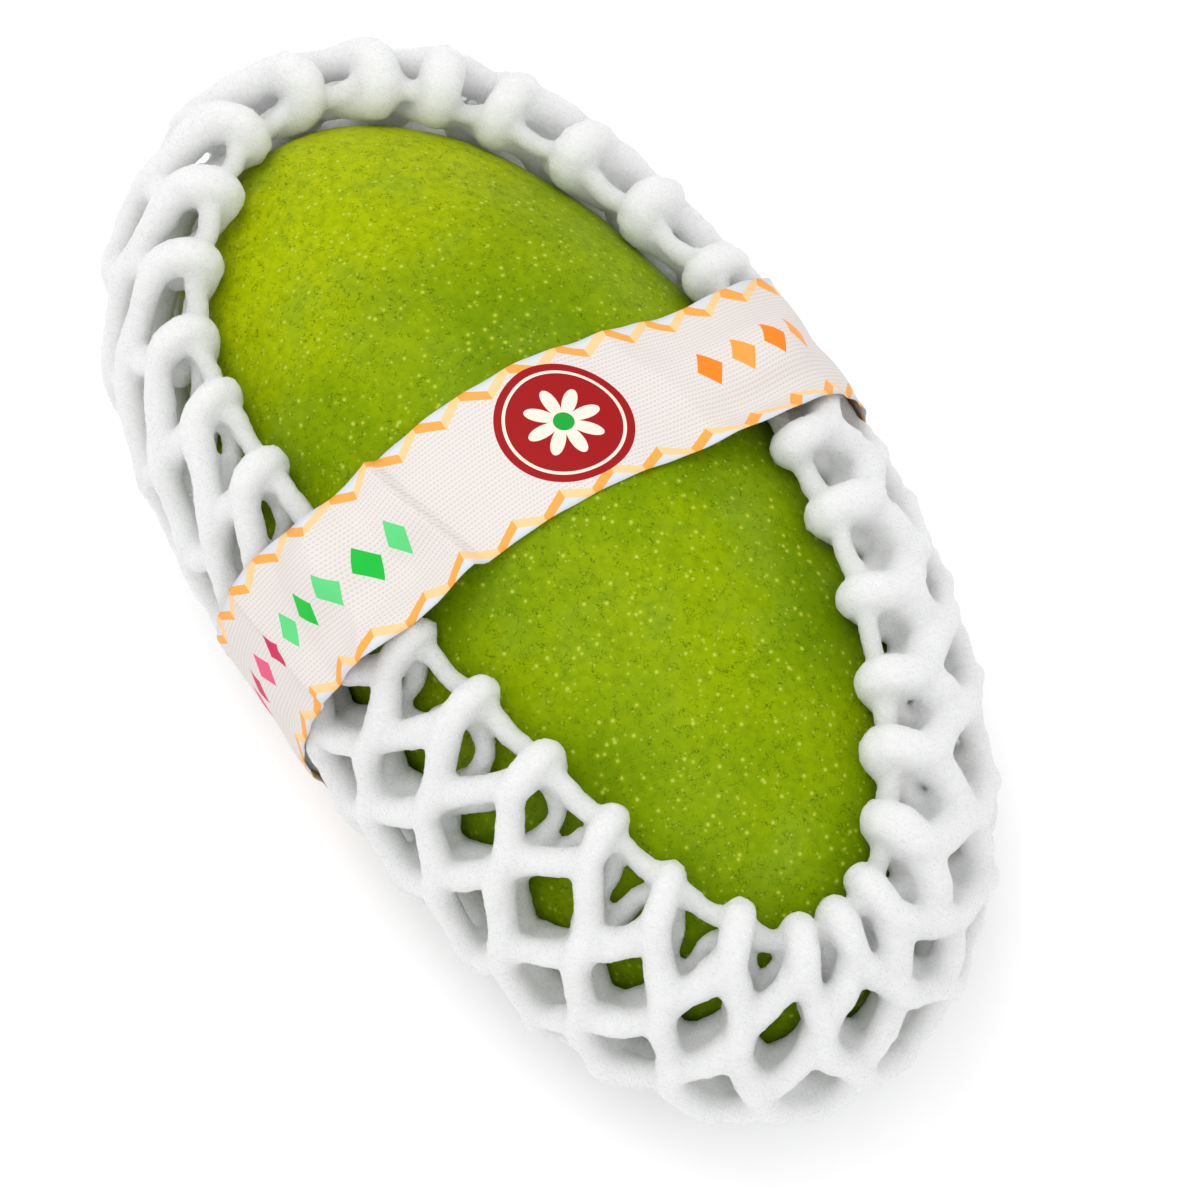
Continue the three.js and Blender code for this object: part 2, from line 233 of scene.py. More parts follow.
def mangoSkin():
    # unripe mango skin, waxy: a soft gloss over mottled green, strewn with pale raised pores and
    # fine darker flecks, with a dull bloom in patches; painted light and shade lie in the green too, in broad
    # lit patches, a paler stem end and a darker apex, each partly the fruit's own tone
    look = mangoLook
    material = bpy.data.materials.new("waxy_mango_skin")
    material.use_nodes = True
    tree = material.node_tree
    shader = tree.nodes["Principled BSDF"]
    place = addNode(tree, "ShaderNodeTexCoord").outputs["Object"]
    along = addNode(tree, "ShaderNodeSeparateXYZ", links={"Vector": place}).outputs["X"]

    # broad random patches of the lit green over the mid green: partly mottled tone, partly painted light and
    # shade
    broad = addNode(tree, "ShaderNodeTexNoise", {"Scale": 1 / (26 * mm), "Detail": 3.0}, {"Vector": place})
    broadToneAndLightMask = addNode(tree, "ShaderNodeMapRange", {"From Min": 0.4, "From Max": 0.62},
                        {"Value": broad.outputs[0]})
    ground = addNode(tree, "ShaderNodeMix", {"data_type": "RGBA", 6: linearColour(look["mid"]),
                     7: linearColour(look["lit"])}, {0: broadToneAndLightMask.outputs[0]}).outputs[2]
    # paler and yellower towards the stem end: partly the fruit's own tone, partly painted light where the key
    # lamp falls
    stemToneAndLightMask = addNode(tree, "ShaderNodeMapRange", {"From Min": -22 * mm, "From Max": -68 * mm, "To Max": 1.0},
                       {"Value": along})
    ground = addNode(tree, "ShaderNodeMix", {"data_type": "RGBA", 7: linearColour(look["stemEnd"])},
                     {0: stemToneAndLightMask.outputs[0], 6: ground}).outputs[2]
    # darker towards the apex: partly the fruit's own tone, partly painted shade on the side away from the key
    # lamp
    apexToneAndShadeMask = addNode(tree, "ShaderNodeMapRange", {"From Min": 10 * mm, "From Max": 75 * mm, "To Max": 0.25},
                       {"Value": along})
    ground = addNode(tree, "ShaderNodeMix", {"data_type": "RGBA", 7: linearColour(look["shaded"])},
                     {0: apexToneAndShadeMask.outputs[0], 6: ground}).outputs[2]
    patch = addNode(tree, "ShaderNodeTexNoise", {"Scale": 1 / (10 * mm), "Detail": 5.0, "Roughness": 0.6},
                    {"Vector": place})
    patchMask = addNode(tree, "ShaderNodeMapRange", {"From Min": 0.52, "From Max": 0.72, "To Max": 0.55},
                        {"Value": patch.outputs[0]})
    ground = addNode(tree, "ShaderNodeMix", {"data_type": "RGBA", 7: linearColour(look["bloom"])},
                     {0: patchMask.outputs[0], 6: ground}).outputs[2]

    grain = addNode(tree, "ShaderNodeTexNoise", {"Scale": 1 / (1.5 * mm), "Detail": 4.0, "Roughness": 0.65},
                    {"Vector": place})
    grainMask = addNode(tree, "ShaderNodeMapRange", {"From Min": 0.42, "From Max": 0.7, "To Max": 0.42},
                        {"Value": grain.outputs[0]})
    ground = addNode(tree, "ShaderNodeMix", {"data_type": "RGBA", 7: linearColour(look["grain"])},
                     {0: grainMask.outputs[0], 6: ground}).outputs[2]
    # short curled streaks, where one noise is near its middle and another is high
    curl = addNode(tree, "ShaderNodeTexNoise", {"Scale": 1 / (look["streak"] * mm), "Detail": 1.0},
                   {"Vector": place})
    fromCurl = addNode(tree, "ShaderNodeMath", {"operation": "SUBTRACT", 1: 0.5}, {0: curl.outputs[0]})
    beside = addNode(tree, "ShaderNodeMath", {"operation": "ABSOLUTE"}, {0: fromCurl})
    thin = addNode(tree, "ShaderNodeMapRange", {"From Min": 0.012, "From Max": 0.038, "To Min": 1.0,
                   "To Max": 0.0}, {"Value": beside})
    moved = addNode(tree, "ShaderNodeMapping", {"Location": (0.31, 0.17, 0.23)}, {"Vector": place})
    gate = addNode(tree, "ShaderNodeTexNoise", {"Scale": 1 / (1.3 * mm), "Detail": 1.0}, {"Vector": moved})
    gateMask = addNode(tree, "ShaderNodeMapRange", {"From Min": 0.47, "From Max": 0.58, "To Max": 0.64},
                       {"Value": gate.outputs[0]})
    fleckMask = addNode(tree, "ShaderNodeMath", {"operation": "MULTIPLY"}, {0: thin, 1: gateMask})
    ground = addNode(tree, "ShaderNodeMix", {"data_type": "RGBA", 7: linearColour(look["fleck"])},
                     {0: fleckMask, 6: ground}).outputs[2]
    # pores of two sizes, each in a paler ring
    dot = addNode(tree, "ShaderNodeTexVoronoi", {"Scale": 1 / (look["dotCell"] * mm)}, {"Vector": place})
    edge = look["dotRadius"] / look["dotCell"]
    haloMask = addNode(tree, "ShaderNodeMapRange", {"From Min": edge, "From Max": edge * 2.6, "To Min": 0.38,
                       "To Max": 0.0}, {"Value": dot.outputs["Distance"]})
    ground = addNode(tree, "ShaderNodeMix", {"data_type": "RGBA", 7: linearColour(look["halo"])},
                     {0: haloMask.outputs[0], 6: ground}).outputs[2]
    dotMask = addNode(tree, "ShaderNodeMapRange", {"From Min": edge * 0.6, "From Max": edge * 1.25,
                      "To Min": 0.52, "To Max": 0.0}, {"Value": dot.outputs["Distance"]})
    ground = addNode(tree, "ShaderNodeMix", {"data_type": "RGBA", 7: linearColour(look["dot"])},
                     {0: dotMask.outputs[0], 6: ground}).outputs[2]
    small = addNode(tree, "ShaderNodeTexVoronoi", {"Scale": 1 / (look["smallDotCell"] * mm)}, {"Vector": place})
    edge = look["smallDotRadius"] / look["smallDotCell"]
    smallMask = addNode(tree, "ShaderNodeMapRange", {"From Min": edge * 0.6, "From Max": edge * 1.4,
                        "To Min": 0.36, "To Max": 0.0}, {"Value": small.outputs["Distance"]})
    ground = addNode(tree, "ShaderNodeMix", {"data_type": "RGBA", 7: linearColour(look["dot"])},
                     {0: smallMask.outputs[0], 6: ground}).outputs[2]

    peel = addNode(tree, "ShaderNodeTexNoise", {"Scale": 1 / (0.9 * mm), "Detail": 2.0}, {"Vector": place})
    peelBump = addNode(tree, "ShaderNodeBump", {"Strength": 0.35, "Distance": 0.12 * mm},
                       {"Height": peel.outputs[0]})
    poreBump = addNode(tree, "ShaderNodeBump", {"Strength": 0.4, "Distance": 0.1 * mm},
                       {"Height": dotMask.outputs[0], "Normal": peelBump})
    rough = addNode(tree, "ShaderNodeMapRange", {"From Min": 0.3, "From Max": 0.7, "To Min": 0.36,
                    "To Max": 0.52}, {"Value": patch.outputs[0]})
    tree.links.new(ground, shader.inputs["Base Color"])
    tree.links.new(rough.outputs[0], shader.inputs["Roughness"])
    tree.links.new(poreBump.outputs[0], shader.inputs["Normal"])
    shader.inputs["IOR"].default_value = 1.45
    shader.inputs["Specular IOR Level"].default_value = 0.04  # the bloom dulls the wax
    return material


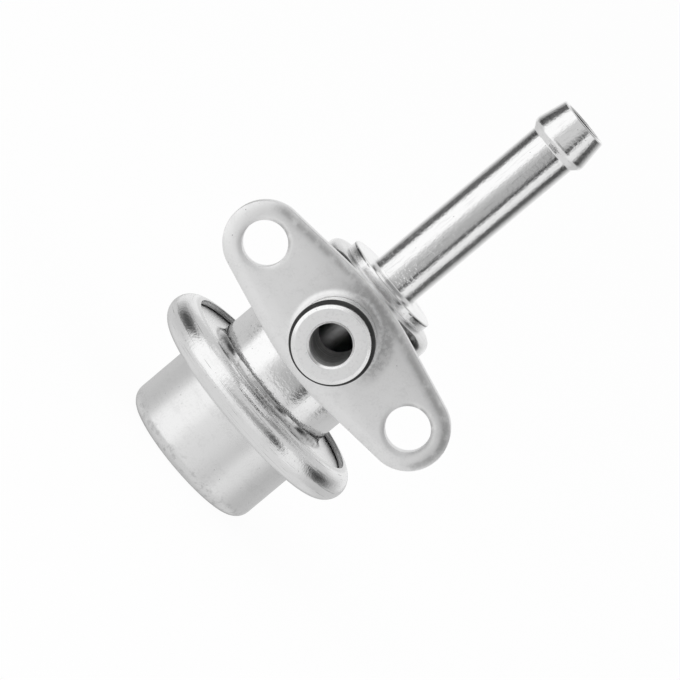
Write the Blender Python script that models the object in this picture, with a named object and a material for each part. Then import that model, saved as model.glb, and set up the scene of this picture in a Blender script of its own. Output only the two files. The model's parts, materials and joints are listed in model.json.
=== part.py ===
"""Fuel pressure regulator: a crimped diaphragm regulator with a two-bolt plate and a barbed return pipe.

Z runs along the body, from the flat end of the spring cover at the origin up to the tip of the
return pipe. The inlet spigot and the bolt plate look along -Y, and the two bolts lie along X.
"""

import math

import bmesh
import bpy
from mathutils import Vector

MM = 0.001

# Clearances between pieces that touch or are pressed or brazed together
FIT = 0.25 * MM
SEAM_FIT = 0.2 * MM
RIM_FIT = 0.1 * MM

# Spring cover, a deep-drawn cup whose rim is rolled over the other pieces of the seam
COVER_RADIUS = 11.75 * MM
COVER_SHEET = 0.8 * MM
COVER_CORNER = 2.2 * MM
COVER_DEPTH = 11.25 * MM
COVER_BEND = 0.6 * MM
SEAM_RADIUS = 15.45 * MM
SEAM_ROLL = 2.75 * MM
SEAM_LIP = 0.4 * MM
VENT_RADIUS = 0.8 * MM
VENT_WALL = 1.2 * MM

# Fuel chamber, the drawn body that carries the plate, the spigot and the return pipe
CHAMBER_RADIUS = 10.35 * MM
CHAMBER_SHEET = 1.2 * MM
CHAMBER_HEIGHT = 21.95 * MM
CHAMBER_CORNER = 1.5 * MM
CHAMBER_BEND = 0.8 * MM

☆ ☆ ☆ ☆

Find every line with "scene" in the listing and state how many there are, nothing else.

- [WRITTEN ANSWER] 2